Екатерина Медичи
Шрифт:
Глубокой ночью во дворец были срочно вызваны два главных чиновника магистратуры – Клод Марсель и купеческий старшина Ле Шаррон. Им сообщили о якобы существующем заговоре протестантов и поручили закрыть [224] городские ворота, лодками перегородить Сену, вооружить горожан и подготовить пушки для защиты Городской ратуши. В каждом доме, где живет ополченец, должен быть вооруженный часовой с факелом, а его левая рука должна быть обернута белым шарфом. Все пути к бегству будут перекрыты ополчениями, которые займут площади и мосты, проходы и ворота.

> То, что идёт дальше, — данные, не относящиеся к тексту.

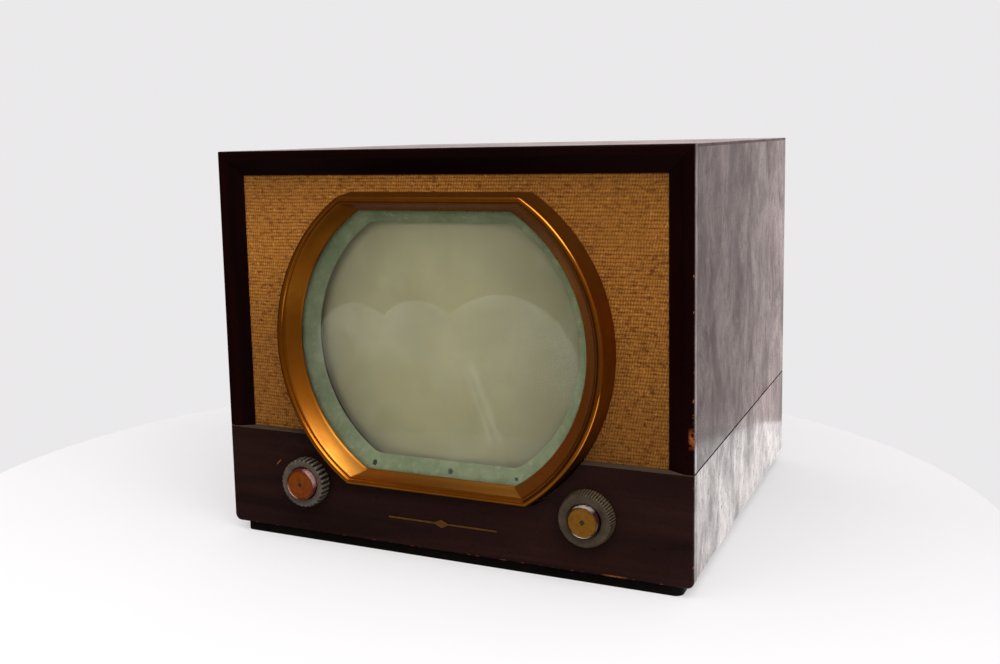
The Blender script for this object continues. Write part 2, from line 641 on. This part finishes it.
def mask_material():
    """Pale green paint, mottled and chalky, with dark flecks and a dark spot round each fixing hole.

    It is brighter low down and at the right, where it catches the light."""
    g = Graph("mask_green_paint")
    blotch = g.noise(46, 6, 0.72, offset=3)
    chalk = g.noise(130, 4, 0.7, offset=9)
    flecks = g.span(g.noise(330, 4, 0.75, offset=5), 0.66, 0.72)
    colour = g.mix(g.span(blotch, 0.34, 0.66), PAINT_DULL, PAINT)
    colour = g.mix(g.span(chalk, 0.52, 0.74, 0.0, 0.7), colour, CHALK)
    colour = g.mix(g.times(flecks, 0.55), colour, FLECK)
    low_light = g.span(g.axis("Z"), SCREEN_Z - 0.06, SCREEN_Z - 0.125, 1.0, 1.35)
    right_light = g.span(g.axis("X"), 0.08, 0.15, 1.0, 1.25)
    colour = g.mix(1.0, colour, g.times(low_light, right_light), "MULTIPLY")
    for x, radius in FIXING_SPOTS:
        ragged = g.plus(g.distance(x, FIXING_Z), g.times(g.minus(chalk, 0.5), 3.0 * MM))
        colour = g.mix(g.span(ragged, radius, radius - 0.6 * MM), colour, SPOT_DARK)
    g.bump(chalk, 0.25, 0.0004)
    return g.finish(Base_Color=colour, Roughness=g.span(chalk, 0.3, 0.7, 0.42, 0.62),
                    Specular_IOR_Level=0.4)


def build_mask():
    """Pressed mask with a flange behind the glass, a dished slope and a rolled, rounded opening."""
    r, h = half_size("screen_mask")
    front, back = depths_of("screen_mask")
    front += 0.05 * MM
    opening_r, opening_h = r - 28 * MM, h - 19.5 * MM
    depth = 12.6 * MM
    flange = ((0, 0, 0.6, 2), (-0.6, -0.6, 0, 2), (-13, -4.5, 0.1, 4), (-16, -8.0, 1.6, 8))
    opening = ((8, 5.5, -5.0, 14), (2.6, 2.2, -1.6, 18), (0.6, 0.5, -0.4, 19), (0, 0, 0.3, 20),
               (0.5, 0.5, 1.0, 20))
    steps = [(r, h, back - 0.2 * MM, 2 * MM)]
    steps += placed((r, h, front, 0), flange) + placed((opening_r, opening_h, depth, 0), opening)
    rings = [porthole(a, b, c, corner) for a, b, c, corner in steps]
    points, faces = loft(rings)
    piece("screen_mask_green", points, faces, mask_material(), "cabinet", "screen_mask",
          sharp=60)


SCREEN_END, NECK_START = 40 * MM, 288 * MM
PHOSPHOR, PHOSPHOR_DULL, PHOSPHOR_GRAIN = (0.86, 0.80, 0.52), (0.72, 0.67, 0.42), (0.90, 0.86, 0.62)
PHOSPHOR_RIM, PHOSPHOR_RIGHT = (0.36, 0.32, 0.19), (0.40, 0.36, 0.20)
GRAPHITE, GRAPHITE_WORN = (0.012, 0.012, 0.013), (0.045, 0.044, 0.042)
NECK_DARK, NECK_PALE = (0.09, 0.095, 0.09), (0.22, 0.22, 0.21)


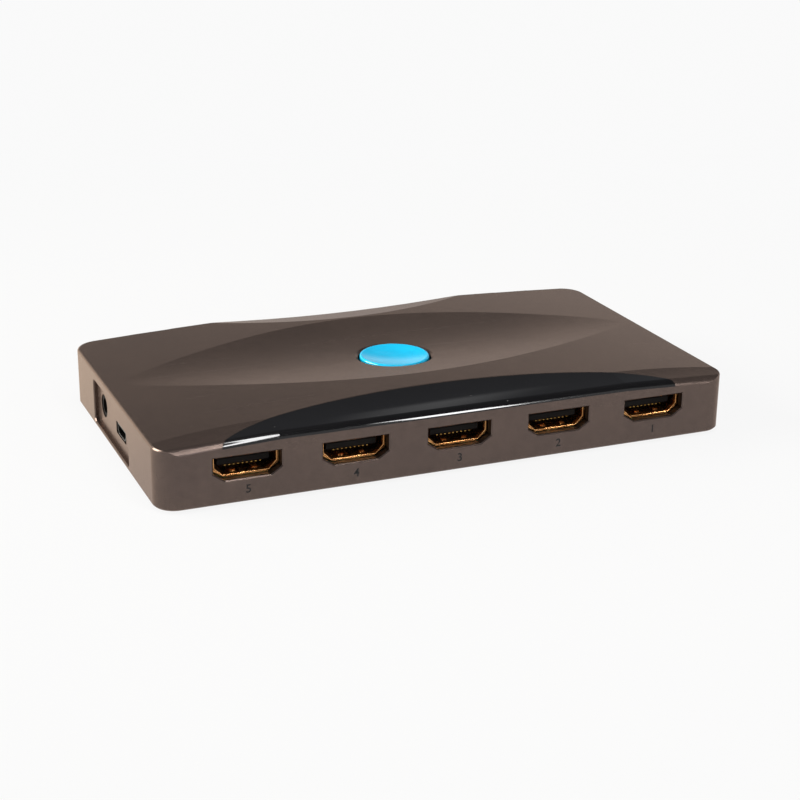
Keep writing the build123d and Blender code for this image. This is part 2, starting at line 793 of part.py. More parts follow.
with BuildPart() as round_jack_body:
    with BuildSketch(Plane.XZ.offset(-jack_body_start)) as jack_section:
        with Locations((0, jack_axis_height)):
            Rectangle(jack_width, jack_height)
        chamfer(jack_section.vertices().group_by(Axis.Y)[-1], jack_edge)
    extrude(amount=-jack_length)
    with BuildSketch(Plane.XZ):
        with Locations((0, jack_axis_height)):
            Circle(jack_nose_radius)
    extrude(amount=-jack_body_start)
    with BuildSketch(Plane.XZ):
        with Locations((0, jack_axis_height)):
            Circle(jack_bore_radius)
    extrude(amount=jack_end_wall - jack_body_end, mode=Mode.SUBTRACT)
    with BuildSketch(Plane.XZ):
        with Locations((0, jack_axis_height)):
            Circle(jack_bush_radius)
    extrude(amount=-jack_bush_length, mode=Mode.SUBTRACT)
    with BuildSketch(Plane.XZ.offset(-jack_spring_start)):
        with Locations((0, (jack_clip_low + jack_clip_high) / 2)):
            Rectangle(jack_width, jack_clip_high - jack_clip_low)
    extrude(amount=-jack_spring_length, mode=Mode.SUBTRACT)

with BuildPart() as round_jack_bush:
    with BuildSketch(Plane.XZ):
        with Locations((0, jack_axis_height)):
            Circle(jack_bush_radius)
            Circle(jack_bore_radius, mode=Mode.SUBTRACT)
    extrude(amount=-jack_bush_length)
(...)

Названы и исполнители: католики дворяне из свиты Гиза и гвардейцы короля. К раннему утру все готово. В последний момент королева вдруг испугалась: по словам де Таванна, она бы «охотно от этого отказалась». Не забудем об этой запоздалой гуманности, скорее всего продиктованной тревогой и страхом. Ее сообщники ободряют ее. В эту ночь в Лувре почти никто не спал. Казнь началась на заре 24 августа, в воскресенье,
В соседнем квартале герцоги Гиз и д'Омаль, бастард Ангулемский, Таванн, Невэр решили сами заняться уничтожением Колиньи и его приближенных. Охранявший дом Коссен открыл им ворота. Адмирала быстро отправили на тот свет: особенно старались наемники Яновиц и Тосиньи, которые его и ограбили. Его тело, выброшенное через окно на мостовую, опознал Гиз и позволил черни надругаться над ним. Обезглавленное и кастрированное тело протащили по сточным канавам: Колиньи как будто предчувствовал это. То, что осталось от тела, бросили в Сену, потом выловили, снова подвергли истязаниям и подвесили за ноги на виселице Монфокона. Убийцы нацепили на себя вещи своей жертвы: нунций написал в Рим, что видел, как Пьетро Паоло Тосиньи похвалялся большой золотой цепью адмирала и его кошелем.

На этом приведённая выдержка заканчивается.